I look to the brambles and wonder what they have found out there.

Unable to watch for a moment longer, I leave my room, and find that Greta’s door is open. Her bed is made and there are a couple of outfits, colorful as rainbows, laid out as if she’s having a hard time deciding what, among all her options, she will put on for the day. Her roommate does not seem to be in there.

No doubt Greta is in the bathroom and I head there with heavy feet that become ever more weighty as I worry about my roommate.

Inside, the air is especially thick with steam and shampoo scents from the rounds of morning showers. There are two girls at the sinks, curved over the basins as they brush their teeth. Someone is still in the process of showering, the rainfall landing in a tinny rush on the drain.
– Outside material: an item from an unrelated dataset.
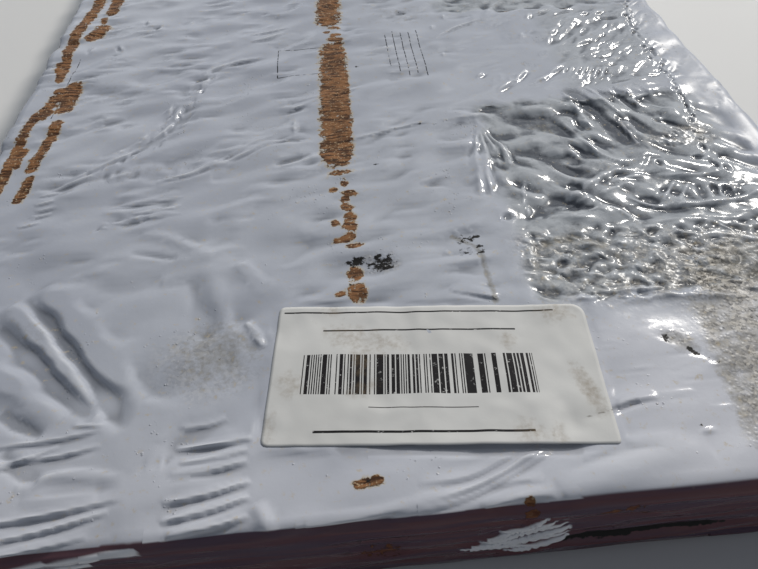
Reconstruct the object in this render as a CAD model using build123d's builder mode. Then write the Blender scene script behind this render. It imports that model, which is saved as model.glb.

I use the toilet and go to wash my hands. As I dry them off, I glance over my shoulder. At the bank of cubbies, Greta’s bucket is missing, so she must be the one under the spray. Strots’s is in its space, so she must be upstairs with Keisha.

The night’s repose has steeled me. Once Greta returns to her room, I’m going to tell her my truth so she can be mad at the right person. And then I need to go up and confess my sin of silence to my roommate. In front of her girlfriend, too, so that my accountability is magnified. It may be too late; Greta may be gunning for Keisha already. But my conscience needs a shower of its own.

When I get back to my room, the order of my To-Do list is inverted. Strots has returned already. She’s sitting on her bed, smoking, dressed in her sleeping rig of T-shirt and boxer shorts, her shower shoes on her bare feet. Her hair is wet and slicked back from a combing.

She doesn’t notice me.

“Strots?” I say as I quickly shut our door to make sure no one sees her with her Marlboro. “You okay?”

Maybe she’s deliberately giving me the cold shoulder? But I never told her about the panties, so how would she know that I—

Her head jerks as her eyes shift to me. “Oh, hey.”

There’s no anger in her expression. There’s no… anything, really. She’s like a billboard of herself, painted by an amateur.

“Sorry,” I say. “I didn’t mean to startle you.”

I approach her cautiously. In case she wants to yell at me. When she just goes back to smoking, I’m disarmed by her detachment.

“Are you all right?” I ask.

“Oh, yeah.” She taps her cigarette on her Coke bottle’s opening and misses, ash spilling down onto her bare leg. “Just great. And you?”

As now really doesn’t seem like the right moment for my confession, I should go on about my business and intercept Greta as she comes back from her shower. But I feel compelled to stay with my roommate.

“Um, did you see the cops out there?” I say, unsure how to break the silence.

“Out where?” she says on an exhale.

“In the parking lot.”

“No.” Strots taps her ash and makes the Coke goal this time. “Was there one?”

“Three, I think.” I go over and tilt into the window. “They’re gone now.”

“Weird.” Strots rubs her face with her free hand. “So Keisha broke up with me last night.”

“What?” I fall into my desk chair. “Why?”

“It’s just too much, you know. The whole thing about Greta and me from last year.”

“But it’s resolved. I mean, your father took care of everything.”

“Keisha’s on an academic scholarship. If it gets yanked? She can’t afford to be here anymore.” Strots shrugs. “Even though I didn’t get expelled, I’m on probation and I’m contaminated in the eyes of the administration, so it’s too dangerous for her to hang out with me. Christian values and all, you know? And the school can’t sacrifice me, but she’d be out in the blink of an eye. She’s right.”

A chill goes through me. “Did Greta find you last night?” I ask with dread.

“Huh?”

“I think, ah, I think she was looking for you.”

Strots has a faraway cast to her eyes as she glances over at me, and I imagine all kinds of thoughts fighting for airtime in her head. The same thing is happening on my side of the room.

I clear my throat. “So, um, I have to tell you something—”

“You know, I think I will leave.”

“What?” My breath clogs in my throat. “What do you mean, leave. As in this dorm—or as in school?”